It has nothing to do with CJK. You can use -o to (more or less) see what \u actually means in grep:

[tom@ideapad ~]$ cat /tmp/meh 
[tom@ideapad ~]$ grep -o '\u' /tmp/meh 
[tom@ideapad ~]$ grep -o '.\u' /tmp/meh 
[tom@ideapad ~]$ grep -o '.*\u' /tmp/meh 
[tom@ideapad ~]$ grep -o '.*.*\u' /tmp/meh 
[tom@ideapad ~]$ grep -o '==ShellType.サモナ.*\u' /tmp/meh
[tom@ideapad ~]$ grep -o '==ShellType.サモナ.\u' /tmp/meh

Note that I've been using single quotes since with \, double quotes could make things even more complicated.
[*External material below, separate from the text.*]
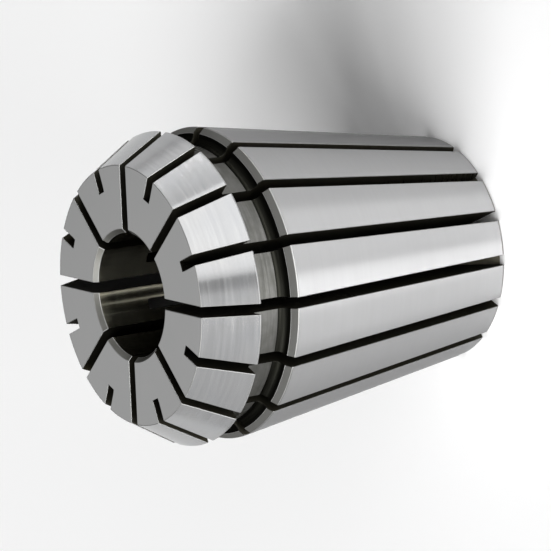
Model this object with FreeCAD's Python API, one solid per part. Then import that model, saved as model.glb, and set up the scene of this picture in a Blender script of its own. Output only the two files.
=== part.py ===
import FreeCAD, Part
import math
import os

# Spring collet with a double taper, turned, bored, slit, hardened and ground from one bar.
# It stands on its rear face, so Z = 0 is the rear face and the front face is at the top.
# The origin is the centre of the rear face. Lengths are in millimetres, angles in degrees.

# Overall
length = 40.0
bore_diameter = 13.0
bore_chamfer = 0.45

# Nose: the steep cone that the clamping nut presses on, and a narrow land behind it
face_diameter = 27.1
nose_diameter = 33.0
nose_half_angle = 30.0
nose_land = 0.2

# Extraction groove between the nose and the body
groove_depth = 1.65
groove_width = 3.78
groove_flank_lean = 10.0
nose_root_fillet = 0.2
body_root_fillet = 0.85

# Body: the long slow taper that seats in the tool holder
body_diameter = 33.0
body_half_angle = 8.0
body_chamfer = 0.6
rear_rounding = 0.3

# Small roundings where the ground surfaces meet
face_edge_rounding = 0.1
nose_edge_rounding = 0.1
body_edge_rounding = 0.2

# Slits, sawn from the outside: every second one is open at the front, the others at the rear
slits_per_end = 8
slit_width = 1.1
saw_diameter = 63.0
saw_reach_radius = 2.5
front_web_radius = 11.1
rear_web_radius = 11.45
saw_clearance = 1.0


def rounded_outline(corners):
    """Closed face in the XZ plane from (radius, height, rounding) corners."""
    points = [FreeCAD.Vector(radius, 0, height) for radius, height, rounding in corners]
    edges = []
    joints = []
    for index, (radius, height, rounding) in enumerate(corners):
        corner = points[index]
        before = (points[index - 1] - corner).normalize()
        after = (points[(index + 1) % len(points)] - corner).normalize()
        if rounding == 0:
            joints.append((corner, corner))
            continue
        half_turn = before.getAngle(after) / 2
        run = rounding / math.tan(half_turn)
        start = corner + before * run
        end = corner + after * run
        centre = corner + (before + after).normalize() * (rounding / math.sin(half_turn))
        middle = centre + (corner - centre).normalize() * rounding
        edges.append(Part.Arc(start, middle, end).toShape())
        joints.append((start, end))
    for index, (start, end) in enumerate(joints):
        following = joints[(index + 1) % len(joints)][0]
        edges.append(Part.LineSegment(end, following).toShape())
    return Part.Face(Part.Wire(Part.__sortEdges__(edges)))


def turned_blank():
    """The collet before slitting: one outline, turned about the Z axis."""
    bore = bore_diameter / 2
    face = face_diameter / 2
    nose = nose_diameter / 2
    body = body_diameter / 2
    neck = min(nose, body) - groove_depth
    mouth = bore + bore_chamfer

    nose_edge = length - (nose - face) / math.tan(math.radians(nose_half_angle))
    nose_back = nose_edge - nose_land
    groove_floor_end = nose_back - groove_width
    flank_top = body - body_chamfer
    flank_drop = (flank_top - neck) * math.tan(math.radians(groove_flank_lean))
    flank_end = groove_floor_end - flank_drop
    body_edge = flank_end - body_chamfer
    rear = body - body_edge * math.tan(math.radians(body_half_angle))

    section = rounded_outline([
        (bore, bore_chamfer, 0),
        (mouth, 0, 0),
        (rear, 0, rear_rounding),
        (body, body_edge, body_edge_rounding),
        (flank_top, flank_end, 0),
        (neck, groove_floor_end, body_root_fillet),
        (neck, nose_back, nose_root_fillet),
        (nose, nose_back, nose_edge_rounding),
        (nose, nose_edge, 0),
        (face, length, face_edge_rounding),
        (mouth, length, 0),
        (bore, length - bore_chamfer, 0),
    ])
    return section.revolve(FreeCAD.Vector(0, 0, 0), FreeCAD.Vector(0, 0, 1), 360).Solids[0]


def saw_cut(web_radius):
    """What the saw takes out of one slit that is open at the top and webbed at the bottom.

    The saw plunges inwards, runs out through the top, and stops where its rim leaves a web:
    the round end of the slit meets the bottom face at web_radius.
    """
    saw_radius = saw_diameter / 2
    centre_radius = saw_reach_radius + saw_radius
    outside = max(nose_diameter, body_diameter) / 2 + saw_clearance
    top = length + saw_clearance

    def rim_offset(radius):
        return math.sqrt(saw_radius ** 2 - (centre_radius - radius) ** 2)

    centre_height = rim_offset(web_radius)
    deepest = FreeCAD.Vector(saw_reach_radius, 0, centre_height)
    web_end = FreeCAD.Vector(web_radius, 0, 0)
    rim_outside = FreeCAD.Vector(outside, 0, centre_height - rim_offset(outside))
    top_outside = FreeCAD.Vector(outside, 0, top)
    top_inside = FreeCAD.Vector(saw_reach_radius, 0, top)

    outline = Part.Wire([
        Part.Arc(deepest, web_end, rim_outside).toShape(),
        Part.LineSegment(rim_outside, top_outside).toShape(),
        Part.LineSegment(top_outside, top_inside).toShape(),
        Part.LineSegment(top_inside, deepest).toShape(),
    ])
    cut = Part.Face(outline).extrude(FreeCAD.Vector(0, slit_width, 0))
    cut.translate(FreeCAD.Vector(0, -slit_width / 2, 0))
    return cut


def all_slits():
    """Slits in turn round the axis, open at the front, then at the rear."""
    axis_foot = FreeCAD.Vector(0, 0, 0)
    upwards = FreeCAD.Vector(0, 0, 1)
    middle = FreeCAD.Vector(0, 0, length / 2)
    front_slit = saw_cut(rear_web_radius)
    rear_slit = saw_cut(front_web_radius)
    rear_slit.rotate(middle, FreeCAD.Vector(1, 0, 0), 180)
    pitch = 360.0 / slits_per_end
    cuts = []
    for index in range(slits_per_end):
        cuts.append(front_slit.rotated(axis_foot, upwards, index * pitch))
        cuts.append(rear_slit.rotated(axis_foot, upwards, (index + 0.5) * pitch))
    return cuts


collet = turned_blank().cut(all_slits()).removeSplitter()

os.makedirs("parts", exist_ok=True)
collet.exportStep("parts/collet.step")
print("collet", "valid" if collet.isValid() else "not valid", "solids", len(collet.Solids),
      "faces", len(collet.Faces), "volume mm3", round(collet.Volume, 1))
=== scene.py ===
import math

import bpy
import numpy as np
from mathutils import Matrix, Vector


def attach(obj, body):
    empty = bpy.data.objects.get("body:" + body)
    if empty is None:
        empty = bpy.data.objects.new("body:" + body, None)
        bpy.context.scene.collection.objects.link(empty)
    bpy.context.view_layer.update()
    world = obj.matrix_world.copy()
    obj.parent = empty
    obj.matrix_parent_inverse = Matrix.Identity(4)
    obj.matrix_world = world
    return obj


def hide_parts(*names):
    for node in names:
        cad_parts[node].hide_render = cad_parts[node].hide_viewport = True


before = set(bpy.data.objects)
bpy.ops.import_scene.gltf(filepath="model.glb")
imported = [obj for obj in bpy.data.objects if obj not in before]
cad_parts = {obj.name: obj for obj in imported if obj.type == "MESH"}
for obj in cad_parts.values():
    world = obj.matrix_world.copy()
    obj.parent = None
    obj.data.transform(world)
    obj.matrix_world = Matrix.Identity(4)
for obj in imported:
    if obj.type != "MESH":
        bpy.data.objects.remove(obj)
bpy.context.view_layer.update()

# Sizes of the collet in millimetres, as in the solid that this piece stands for
MM = 0.001
LENGTH = 40.0
BORE = 6.5
BORE_CHAMFER = 0.45
FACE = 13.55
NOSE = 16.5
NOSE_ANGLE = math.radians(30)
NOSE_LAND = 0.2
GROOVE_DEPTH = 1.65
GROOVE_WIDTH = 3.78
GROOVE_LEAN = math.radians(10)
BODY = 16.5
BODY_ANGLE = math.radians(8)
BODY_CHAMFER = 0.6
SLITS_PER_END = 8
HALF_SLIT = 0.55
SAW_RADIUS = 31.5
SAW_REACH = 2.5
FRONT_WEB = 11.1
REAR_WEB = 11.45

# Roundings of the outline's corners, and the broken edges along the slits
SHARP = 0.08
MOUTH_ROUNDING = 0.1
REAR_ROUNDING = 0.3
BODY_EDGE_ROUNDING = 0.2
BODY_ROOT_FILLET = 0.85
NOSE_ROOT_FILLET = 0.2
NOSE_EDGE_ROUNDING = 0.1
FACE_EDGE_ROUNDING = 0.1
EDGE_BREAK = 0.06
BREAK_RUNOUT = 0.5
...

The proper way to do the grep you (seem to) desire are:

[tom@ideapad ~]$ grep -o '==ShellType\.サモナ\\u' /tmp/meh 
[tom@ideapad ~]$ grep -o "==ShellType\\.サモナ\\\\u" /tmp/meh 

As far as I know, grep does not consider \u30FC (however further escaped) to be a unicode character like printf in a shell does. To actually grep one with its code point, you can make the shell expand it first with ANSI-C quoting (it might not work in every POSIX shell though):

[tom@ideapad ~]$ printf '\u30FC' > /tmp/heh
[tom@ideapad ~]$ grep $'\u30FC' /tmp/heh 

P.S. It might be worth mentioning that, while ANSI-C quoting makes use of single quotes in its syntax, it does NOT mean that it works like single quotes for the parts other than the code point expansion:

[tom@ideapad ~]$ grep -o $'==ShellType\.サモナ\\u' /tmp/meh 
[tom@ideapad ~]$ grep -o $'==ShellType\\.サモナ\\\\u' /tmp/meh